The other thing is distributed build system based on similar principles: provide people with a configured VM image of a building system for various virtualization technologies and operating systems and that's it. The initial setup would be made as simple as possible for the end user. Having one vmimage would guarantee that everybody has consistent build environments.
This would of course be useful only to large android rom distributions that support multiple devices - building 20+ nightlies/a day (and distributing them) can be quite a challenge and requires considerable processing power and bandwidth, but if they had a farm of build servers (even small), this wouldn't be a problem and they could commit their hardware for pure development/debuging efforts.
Of course the system would inform the developer if his build failed somewhere and provided a log, so that he (or a person responsible) can investigate. The system could also do some automated recovery, i.e.: build fails -> clean ccache and rebuild, if fails, restart on another machine and if this fails, inform the developer.

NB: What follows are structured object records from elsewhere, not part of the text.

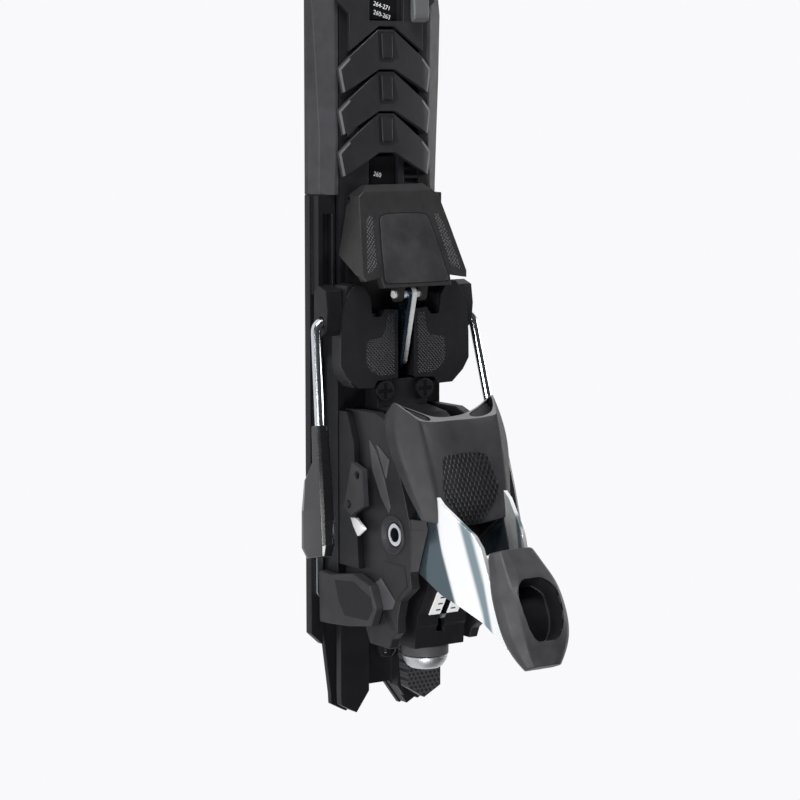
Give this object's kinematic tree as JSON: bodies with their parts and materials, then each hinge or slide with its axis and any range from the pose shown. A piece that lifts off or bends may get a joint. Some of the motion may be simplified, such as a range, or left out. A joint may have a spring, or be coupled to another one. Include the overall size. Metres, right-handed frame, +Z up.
{
  "type": "alpine heel binding with ski brake on a track plate",
  "caption": "Heel unit of a ski binding with cup, release lever, spring housing, pedal and brake arms, sliding on a low track plate.",
  "frame": {"origin": "on the flat underside of the base plate, on its centre line, below the brake's shaft", "axes": "+X to the toe of the ski along the plate, +Y to the left, +Z up from the ski"},
  "size_m": [0.3446, 0.114, 0.1416],
  "materials": {
    "black_plastic": "satin, fine grain",
    "dark_plastic": "matt, dark",
    "gloss_black": "glossy",
    "rubber": "matt",
    "polished_steel": "polished",
    "zinc_steel": "zinc plated",
    "white_plastic": "matt white",
    "grey_plastic": "satin grey"
  },
  "bodies": {
    "track": {"base_plate": "dark_plastic", "guide_rail": "black_plastic", "rack_strip": "black_plastic", "front_fairing_left": "black_plastic", "front_fairing_right": "black_plastic", "chevron_cover_1": "black_plastic", "chevron_cover_2": "black_plastic", "chevron_cover_3": "black_plastic", "front_cover": "black_plastic", "side_strip_left": "dark_plastic", "side_strip_right": "dark_plastic", "front_scale": "gloss_black", "heel_scale": "gloss_black", "track_bar_left": "polished_steel", "track_bar_right": "polished_steel", "plate_screw_1": "zinc_steel", "plate_screw_2": "zinc_steel"},
    "front_hook": {"front_lock_hook": "grey_plastic"},
    "carriage": {"heel_carriage": "black_plastic", "front_shell_left": "black_plastic", "front_shell_right": "black_plastic", "shell_screw_left": "dark_plastic", "shell_screw_right": "dark_plastic", "heel_housing": "black_plastic", "housing_cheek_left": "black_plastic", "housing_cheek_right": "black_plastic", "side_block_left": "dark_plastic", "side_block_right": "dark_plastic", "rear_guard_left": "black_plastic", "rear_guard_right": "black_plastic", "side_lever_pin": "dark_plastic", "indicator_tab": "white_plastic", "scale_window": "white_plastic", "pivot_axle": "polished_steel", "release_spring": "zinc_steel", "spring_plunger": "zinc_steel", "brake_bearing_left": "dark_plastic", "brake_bearing_right": "dark_plastic", "pedal_pin": "zinc_steel", "lock_lever_pin": "zinc_steel"},
    "side_lever": {"side_lever": "dark_plastic"},
    "adjust_worm": {"adjust_worm": "dark_plastic"},
    "lock_lever": {"lock_lever": "black_plastic"},
    "spring_nut": {"spring_nut": "zinc_steel"},
    "release_screw": {"release_screw": "zinc_steel"},
    "heel_cup": {"heel_cup": "black_plastic", "cup_pad": "rubber"},
    "heel_lever": {"lever_fork": "polished_steel", "lever_cap": "black_plastic"},
    "brake_pedal": {"brake_pedal": "black_plastic", "pedal_panel": "rubber", "link_pin": "polished_steel"},
    "brake_arms": {"brake_shaft": "zinc_steel", "brake_wire_left": "polished_steel", "brake_wire_right": "polished_steel", "brake_claw_left": "gloss_black", "brake_claw_right": "gloss_black"},
    "brake_link": {"link_rod": "polished_steel", "link_strip": "zinc_steel"}
  },
  "joints": [
    {"name": "length_adjust", "type": "slide", "parent": "track", "child": "carriage", "axis": [1, 0, 0], "range_m": [-0.03, 0.002]},
    {"name": "front_hook_lift", "type": "hinge", "parent": "track", "child": "front_hook", "pos_m": [0.15, -0.017, 0.0172], "axis": [0, 1, 0], "range_deg": [0, 12]},
    {"name": "side_lever_swing", "type": "hinge", "parent": "carriage", "child": "side_lever", "pos_m": [-0.0865, 0, 0.0305], "axis": [0, 1, 0], "range_deg": [0, 14]},
    {"name": "adjust_worm_turn", "type": "hinge", "parent": "carriage", "child": "adjust_worm", "pos_m": [-0.165, 0, 0.0136], "axis": [1, 0, 0], "range_deg": [-360, 360]},
    {"name": "lock_lever_lift", "type": "hinge", "parent": "carriage", "child": "lock_lever", "pos_m": [-0.16, 0, 0.025], "axis": [0, 1, 0], "range_deg": [0, 30], "stiffness_Nm_per_rad": 0.05},
    {"name": "release_screw_turn", "type": "hinge", "parent": "carriage", "child": "release_screw", "pos_m": [-0.1646, 0, 0.0467], "axis": [1, 0, 0], "range_deg": [-360, 360]},
    {"name": "spring_nut_travel", "type": "slide", "parent": "carriage", "child": "spring_nut", "axis": [1, 0, 0], "range_m": [-0.0025, 0.0025]},
    {"name": "heel_cup_pivot", "type": "hinge", "parent": "carriage", "child": "heel_cup", "pos_m": [-0.098, 0, 0.057], "axis": [0, 1, 0], "range_deg": [0, 16]},
    {"name": "heel_lever_pivot", "type": "hinge", "parent": "carriage", "child": "heel_lever", "pos_m": [-0.098, 0, 0.057], "axis": [0, 1, 0], "range_deg": [0, 24]},
    {"name": "brake_pedal_hinge", "type": "hinge", "parent": "carriage", "child": "brake_pedal", "pos_m": [0.054, 0, 0.0164], "axis": [0, 1, 0], "range_deg": [-4, 24]},
    {"name": "brake_arms_pivot", "type": "hinge", "parent": "carriage", "child": "brake_arms", "pos_m": [-0.0017, 0, 0.022], "axis": [0, 1, 0], "range_deg": [-63, 11]},
    {"name": "brake_link_swing", "type": "hinge", "parent": "brake_pedal", "child": "brake_link", "pos_m": [0.0105, 0, 0.0334], "axis": [0, 1, 0], "range_deg": [-52, 9]}
  ],
  "couplings": [
    {"joint": "spring_nut_travel", "follows": "release_screw_turn", "m_per_rad": 0.0003581},
    {"joint": "heel_lever_pivot", "follows": "heel_cup_pivot", "ratio": 1.5},
    {"joint": "brake_arms_pivot", "follows": "brake_pedal_hinge", "ratio": -2.6},
    {"joint": "brake_link_swing", "follows": "brake_pedal_hinge", "ratio": -2.15}
  ]
}
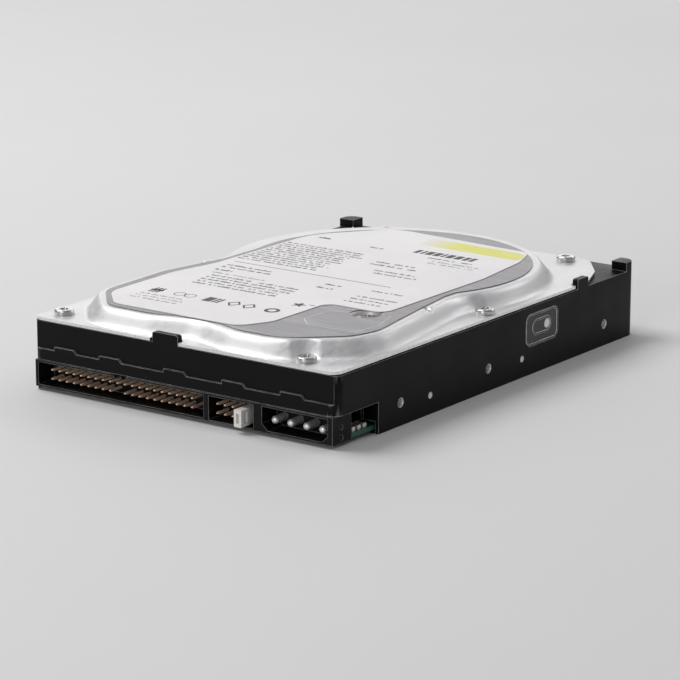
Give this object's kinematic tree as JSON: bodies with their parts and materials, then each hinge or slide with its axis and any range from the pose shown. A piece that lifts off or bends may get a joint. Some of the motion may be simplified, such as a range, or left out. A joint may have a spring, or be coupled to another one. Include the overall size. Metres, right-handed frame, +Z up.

The system could also detect a faulty build machine (that fails some builds that run successfuly elsewhere) and exclude it from the pool (and of course send an email to machine owner). And of course ready builds would be reported to the repo server and distributed via torrent.
The whole trick is that for both distribution and compilation none individual contribution has to be large - users can dedicate 1GB of mirror space and it'll allow to host 4-5 rom builds. For build machines, they don't need to have a 6-core monster because it doesn't matter if it builds 1,2 or 3 hours as long as it builds (my 4x3.2GHz machine builds a rom in <90mins). What's more, they don't have to run those severs 24/7 - the system will know which machines are always on and which are not and distribute the load taking this information into account.
When the community grows beyond some critical mass, the system will work despite people droping in and out of the "grid"...
Just a loose idea... :) Tell me what you think.
I had this thought recently when using my mediafire account- it sucks... probably it doesn't suck more than average filehosting account, but still...
The idea (in fact two of them) I came up is the following:
Distribute evrything via bittorrent :)
For now I can't see any major downsides of the concept - but I think it'll be most useful for bigger distributions that build daily builds and/or support many phones. It could considerably ease the load on their uplinks thanks to the way bt works.
How I imagine it to work:
The person who would like to contribute would downoad the client, install it on his server/pc, register to the central repository, and in the end set a few config options (bandwidth he wants to contribute, how much disk space, and to what projects/phones/developers) and that's it. The client would then ask the central repo for some torrents to mirror and it'll run by itself (periodically asking the repo for new downloads or removals) - hopefully without any maintanance ever needed.
I imagine "the client" to be as simple as possible - maybe even a one shell script using curl to communicate with the repo. And of course some torrent client - if the project develops, support for many clients (and windows) can be added.
The server would do all the thinking as it'd have the most complete information about the entire "pool" - how much space is available to which projects, how many dowloads of each torrent there are etc. so it'd be easier for it to decide who should mirror what (of course within their defined filters). But in the beginning I don't think it would have to be very complicated either - if more clients connect, the algorithm can be made smarter.
The thing is - many of your users would be happy to contribute in some way to rom development, but usually they lack the skill necessary. But they could contribute hardware/bandwidth, especially that it doesn't require any effort from them and gives them the satisfaction of contributing.
The other thing is distributed build system based on similar principles: provide people with a configured VM image of a building system for various virtualization technologies and operating systems and that's it. The initial setup would be made as simple as possible for the end user. Having one vmimage would guarantee that everybody has consistent build environments.
This would of course be useful only to large android rom distributions that support multiple devices - building 20+ nightlies/a day (and distributing them) can be quite a challenge and requires considerable processing power and bandwidth, but if they had a farm of build servers (even small), this wouldn't be a problem and they could commit their hardware for pure development/debuging efforts.
Of course the system would inform the developer if his build failed somewhere and provided a log, so that he (or a person responsible) can investigate. The system could also do some automated recovery, i.e.: build fails -> clean ccache and rebuild, if fails, restart on another machine and if this fails, inform the developer. The system could also detect a faulty build machine (that fails some builds that run successfuly elsewhere) and exclude it from the pool (and of course send an email to machine owner). And of course ready builds would be reported to the repo server and distributed via torrent.
The whole trick is that for both distribution and compilation none individual contribution has to be large - users can dedicate 1GB of mirror space and it'll allow to host 4-5 rom builds. For build machines, they don't need to have a 6-core monster because it doesn't matter if it builds 1,2 or 3 hours as long as it builds (my 4x3.2GHz machine builds a rom in <90mins). What's more, they don't have to run those severs 24/7 - the system will know which machines are always on and which are not and distribute the load taking this information into account.
When the community grows beyond some critical mass, the system will work despite people droping in and out of the "grid"...
Just a loose idea... :) Tell me what you think.